His remains are interred in Forest Hills Cemetery in Jamaica Plain, Massachusetts.7

Footnotes:

  1. "Death of George R. Russell," Providence Daily Journal, August 10, 1866, 2; Genealogy of That Branch of the Russell Family which Comprises the Descendants of John Russell of W, Source Information: Ancestry.com. North America, Family Histories, 1500-2000 [database on-line]. Provo, UT, USA: Ancestry.com Operations, Inc., 2016., 52; Albert von Frank, The Trials of Anthony Burns: Freedom and Slavery in Emerson’s Boston (Cambridge: Harvard University Press, 1998), 55.

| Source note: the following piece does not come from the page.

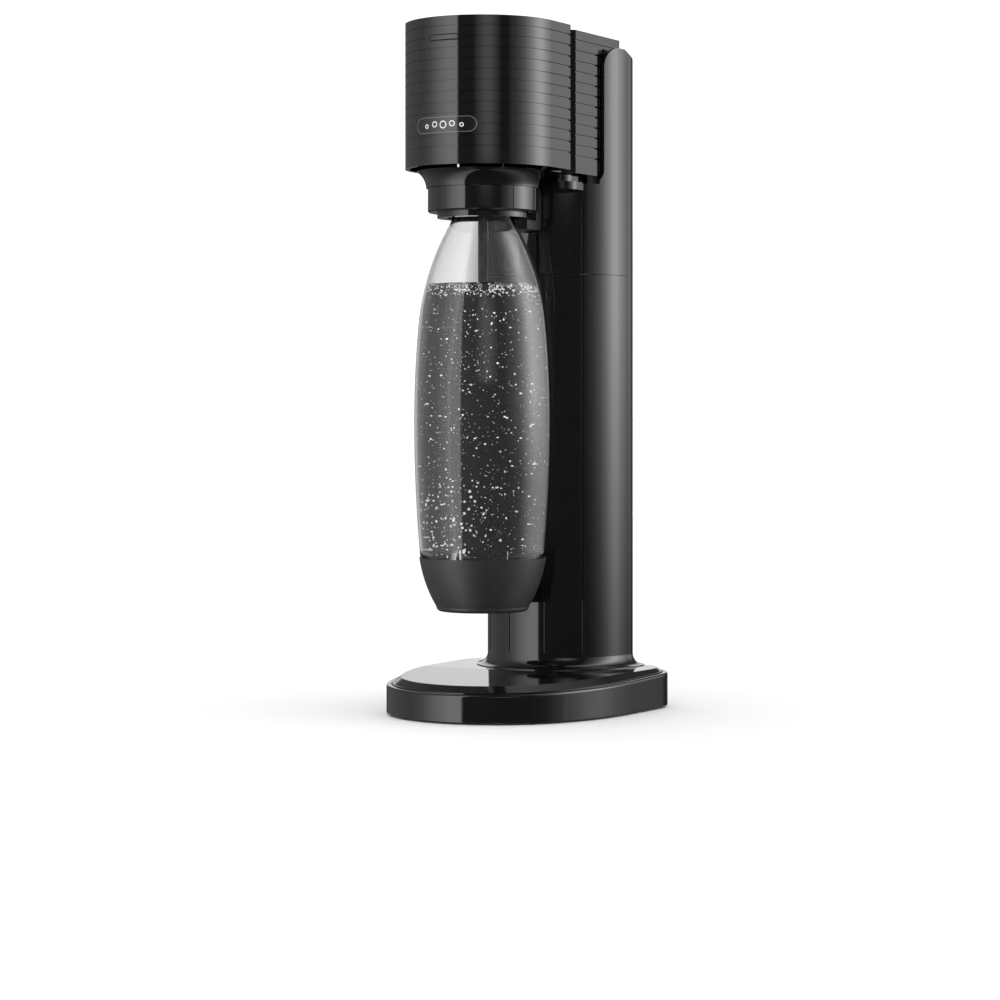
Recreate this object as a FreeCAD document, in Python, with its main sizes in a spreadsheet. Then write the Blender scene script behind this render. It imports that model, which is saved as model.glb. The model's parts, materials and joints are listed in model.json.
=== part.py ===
"""Counter-top soda carbonator: base, column, pressing head, tilting bottle holder, bottle and gas cylinder.

Millimetres, +Z up, front towards -Y. The document's origin is on the table, under the middle of the
base. Sketches are drawn about the bottle's upright axis, which stands 39.5 mm in front of the origin.
"""
import FreeCAD, Part
import math
import os

import Sketcher

SIZES = {
    # overall
    "overall_height": 439.0,
    "base_width": 159.0,
    "base_depth": 183.0,
    "bottle_setback": 52.0,       # base front to bottle axis
    "clearance": 0.3,             # between pieces that move past each other
    "running": 0.05,              # radial, on pins
    # base
    "foot_height": 2.0,
    "foot_radius": 7.0,
    "skirt_lift": 1.5,            # underside of the skirt above the table
    "skirt_wall": 3.0,
    "skirt_front_height": 18.5,
    "skirt_rear_height": 23.5,
    "skirt_edge_round": 1.6,
    "base_taper": 8.5,            # front arc's radius under half the width
    "base_shoulder_radius": 150.0,
    "base_side_radius": 1000.0,
    "base_side_straight": 4.0,
    "base_rear_radius": 34.0,
    "floor_thickness": 2.5,
    "screw_radius": 1.5,
    "ledge_level": 13.0,
    "ledge_thickness": 2.5,
    "ledge_width": 6.0,
    "plate_level": 25.6,          # top of the drip plate
    "plate_rise": 4.5,            # most that the plate stands over the skirt's slope
    "plate_gap": 0.8,
    "plate_thickness": 4.0,
    "plate_bevel_angle": 50.0,
    "plate_step": 0.6,
    # column
    "column_radius": 48.5,
    "column_axis": 105.0,         # bottle axis to the centre of the column's round front
    "column_seam": 108.0,
    "column_back": 127.0,
    "column_rear_radius": 14.5,
    "column_wall": 2.5,
    "column_split": 283.0,
    "column_flare": 7.5,
    "flare_thickness": 0.5,
    "crease_bottom": 36.0,
    "crease_top": 328.0,
    "crease_radius": 0.75,
    "crease_angle": 15.0,
    "shelf_bottom": 337.0,
    "shelf_top": 342.0,
    "shelf_front": 45.0,
    "arch_front": 84.0,
    "arch_top": 432.0,
    "arch_round": 13.0,
    "cover_bottom": 125.0,
    "cover_gap": 0.3,
    "cover_notch_clearance": 0.6,
    # head
    "head_bottom": 347.0,
    "block_radius": 49.4,
    "block_rear": 28.4,
    "block_corner": 3.0,
    "block_wall": 3.0,
    "block_travel": 8.0,
    "rib_count": 12.0,
    "rib_pitch": 6.78,
    "rib_first": 6.5,             # below the top
    "rib_width": 1.2,
    "rib_depth": 0.8,
    "head_inset": 7.5,            # rear shell's side inside the column's
    "head_front": 42.0,
    "head_chamfer": 7.0,
    "head_nose": 34.0,
    "head_rear": 116.0,
    "head_corner": 6.5,
    "head_wall": 2.5,
    "head_window": 31.5,
    "head_window_top": 424.0,
    "pill_rib": 1.0,              # groove that the press mark interrupts
    "pill_width": 22.0,
    "pill_height": 4.0,
    "badge_rib": 9.0,             # groove that the badge interrupts
    "badge_width": 43.0,
    "badge_height": 10.0,
    "inlay_margin": 3.5,
    "inlay_proud": 0.5,
    "button_level": 395.0,
    "button_width": 25.4,
    "button_height": 11.4,
    # frame inside the head
    "deck_level": 400.0,
    "deck_thickness": 3.0,
    "deck_half": 30.0,
    "deck_front": -20.0,
    "frame_side_inner": 33.0,
    "frame_side_outer": 36.0,
    "frame_side_front": 80.0,
    "frame_side_rear": 104.0,
    "frame_side_bottom": 300.0,
    "guide_reach": 24.0,
    "guide_radius": 2.5,
    "lever_pivot": 106.0,
    "lever_level": 415.0,
    "lever_thickness": 6.0,
    "lever_width": 12.0,
    "post_reach": 10.0,
    "post_radius": 3.5,
    "press_gap": 0.5,
    "lever_pin_radius": 2.5,
    "valve_pin_radius": 2.0,
    "spring_wire": 1.2,
    "spring_turns": 5.0,
    # valve and gas cylinder
    "cylinder_axis": 93.0,
    "cylinder_radius": 30.0,
    "cylinder_wall": 3.0,
    "cylinder_foot": 39.0,
    "cylinder_shoulder": 300.0,
    "cylinder_neck": 325.0,
    "cylinder_neck_radius": 14.0,
    "cylinder_travel": 6.0,
    "valve_bottom": 372.0,
    "valve_half": 18.0,
    "valve_stem_top": 377.6,
    "valve_stem_radius": 7.0,
    "lock_level": 384.0,
    "lock_stud_radius": 3.0,
    "hose_radius": 2.5,
    # bottle holder
    "holder_pivot": 360.0,
    "holder_pin_radius": 3.0,
    "holder_pin_half": 24.0,
    "hub_radius": 15.0,
    "collar_radius": 42.0,
    "collar_top": 345.6,
    "ring_radius": 35.0,
    "ring_top": 335.0,
    "ring_bottom": 319.6,
    "ring_bore": 24.0,
    "jaw_radius": 29.0,
    "jaw_thickness": 3.5,
    # bottle
    "bottle_wall": 1.5,
    "bottle_foot": 67.0,
    "cup_top": 101.0,
    "belly_radius": 43.5,
    "belly_level": 188.0,
    "bottle_low_radius": 39.7,
    "shoulder_radius": 40.6,
    "shoulder_level": 250.0,
    "throat_radius": 21.3,
    "throat_level": 312.0,
    "neck_radius": 16.5,
    "neck_start": 330.4,
    "shoulder_curve": 157.0,
    "neck_curve": 37.8,
    "neck_top": 341.0,
    "nozzle_radius": 3.0,
    "nozzle_bottom": 266.0,
}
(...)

  2. "Acknowledgements," National Anti-Slavery Standard, January 30, 1845, 3; "Acknowledgements," National Anti-Slavery Standard, April 2, 1846, 3; "Hon. George R. Russell," National Anti-Slavery Standard, August 18, 1866, 2; "George R. Russell," (1800-1866), Find a Grave Memorial; "To The Public," Liberator, June 13, 1856, 3; "The $50,000 Movement," National Anti-Slavery Standard, August 22, 1863, 3.

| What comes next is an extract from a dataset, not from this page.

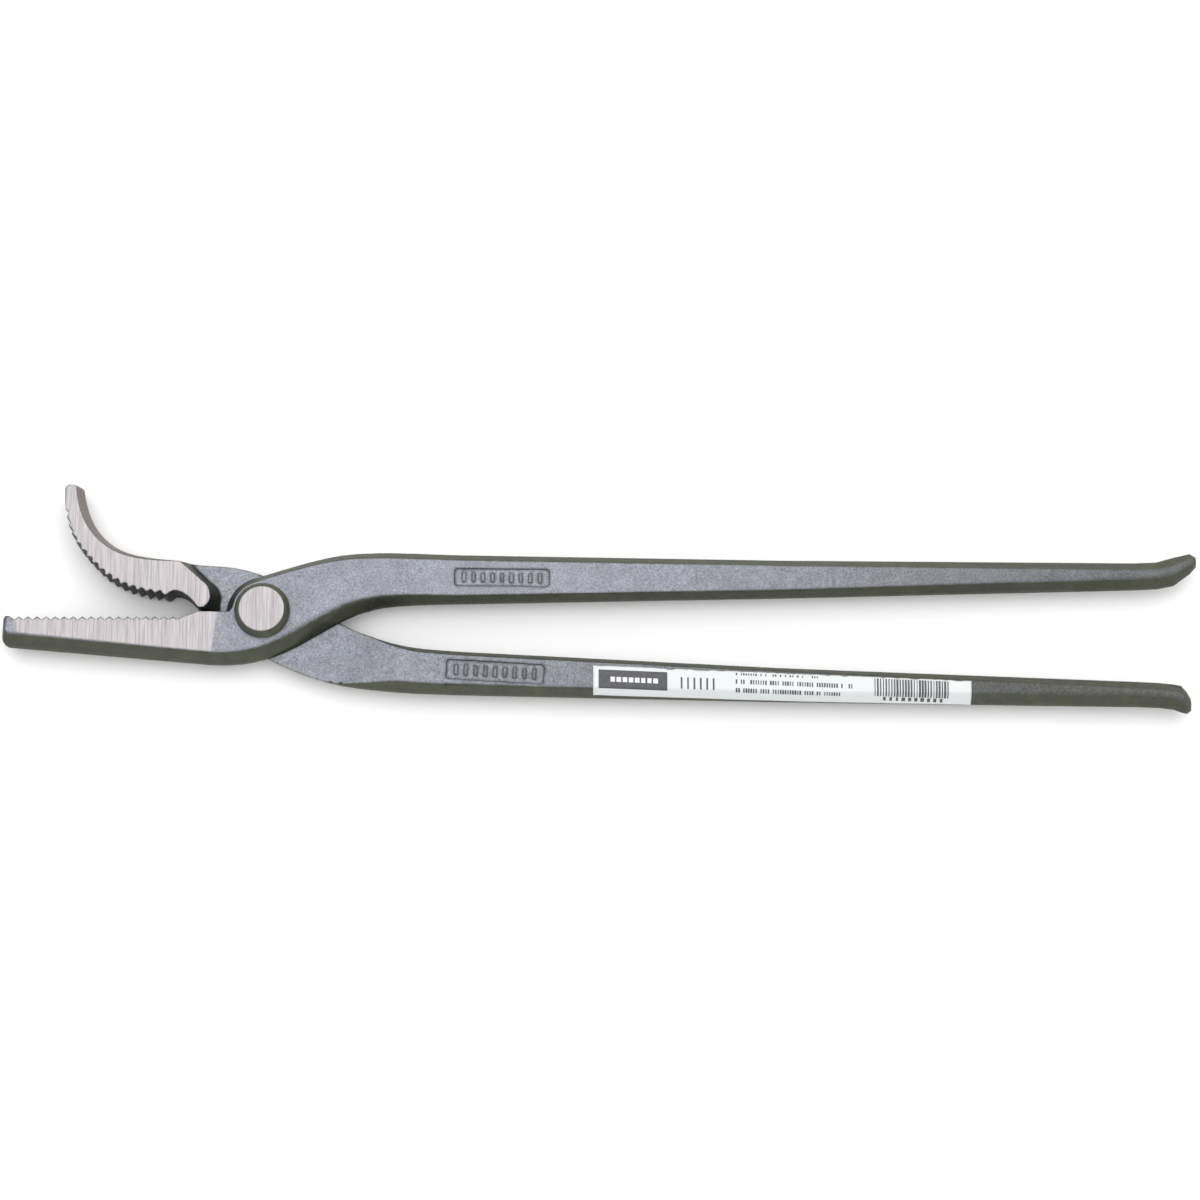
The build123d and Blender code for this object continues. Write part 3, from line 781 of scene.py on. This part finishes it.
def turned_mesh(name, outline):
    """Closed turned shape round the upright axis, with one vertex at each pole."""
    turns = np.arange(RIVET_SEGMENTS) * 2 * math.pi / RIVET_SEGMENTS
    middle = outline[1:-1]
    vertices = [(r * math.cos(t), r * math.sin(t), z) for r, z in middle for t in turns]
    first, last = len(vertices), len(vertices) + 1
    vertices += [(0, 0, outline[0][1]), (0, 0, outline[-1][1])]
    faces = []
    for ring in range(len(middle) - 1):
        for spoke in range(RIVET_SEGMENTS):
            after = (spoke + 1) % RIVET_SEGMENTS
            one, two = ring * RIVET_SEGMENTS, (ring + 1) * RIVET_SEGMENTS
            faces.append((one + spoke, one + after, two + after, two + spoke))
    top = (len(middle) - 1) * RIVET_SEGMENTS
    for spoke in range(RIVET_SEGMENTS):
        after = (spoke + 1) % RIVET_SEGMENTS
        faces.append((first, after, spoke))
        faces.append((last, top + spoke, top + after))
    mesh = bpy.data.meshes.new(name)
    mesh.from_pydata(vertices, [], faces)
    mesh.validate()
    return faced_outward(mesh)


def finish_rivet():
    """Replaces the rivet with a turned one: pitted crown, bright ground top and a dressed tail."""
    settings = bpy.context.scene.clincher_steel
    name = "rivet_ground_head"
    obj = link(bpy.data.objects.new(name, turned_mesh(name, rivet_profile())))
    points = points_of(obj.data)
    crown = (points[:, 2] > FACE + 0.1 * MM) & (points[:, 2] < RIVET_HIGH.z - 0.06 * MM)
    set_group(obj, "forged", crown * 0.6)
    material = steel_material(f"{name}_steel", settings, settings.seed + 20, 0.5, 1.0)
    apply_tree(obj, forged_skin_tree(), {"Pit size": settings.pit_size * 0.9,
                                         "Pit depth": settings.pit_depth,
                                         "Seed": float(settings.seed + 20), "Material": material})
    plain_mesh(obj)
    obj.vertex_groups.clear()
    if not obj.data.materials:
        obj.data.materials.append(material)
    mesh = obj.data
    points = points_of(mesh)
    reach = np.hypot(points[:, 0], points[:, 1])
    flat = (np.abs(normals_of(mesh)[:, 2]) > 0.7) & (reach < RIVET_HIGH.x - 1.28 * MM)
    ends = (points[:, 2] > RIVET_HIGH.z - 0.1 * MM) | (points[:, 2] < RIVET_LOW.z + 0.1 * MM)
    steel_attributes(mesh, (flat & ends).astype(float))
    # Painted shade: the rivet's crown, between the boss face and the ground top, takes the flanks' dark
    # olive.
    high = (points[:, 2] > FACE) & (points[:, 2] < RIVET_HIGH.z - 0.1 * MM)
    store(mesh, "flank", np.where(high, 1.0, 0.0))
    shade_smooth(mesh)
    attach(obj, "straight_arm")
    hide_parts("pivot_rivet")
    return obj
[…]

  3. "Letter from George R. Rusell, Esq.," Liberator, March 17, 1854, 3.
  4. "Members of the Committee of Vigilance," broadside printed by John Wilson, 1850, Massachusetts Historical Society; Austin Bearse, Remininscences of Fugitive Slave Law Days in Boston (Boston: Warren Richardson, 1880), 4; "Records of the Vigilance Committee of Boston" (Ms B.17), Garrison Collection, Boston Public Library (BPL); Francis Jackson, Account Book of Francis Jackson, Treasurer The Vigilance Committee of Boston, Dr. Irving H. Bartlett collection, 1830-1880, W. B. Nickerson Cape Cod History Archives, https://archive.org/details/drirvinghbartlet19bart/page/n3/mode/2up, 7, 43, 67, 73.
  5. "Right and Wrong in Boston," National Anti-Slavery Standard, June 3, 1854, 2.
  6. "In Memoriam: George R. Russell," The Commonwealth, September 1, 1866, 4.
  7. "George R. Russell," (1800-1866), Find a Grave Memorial.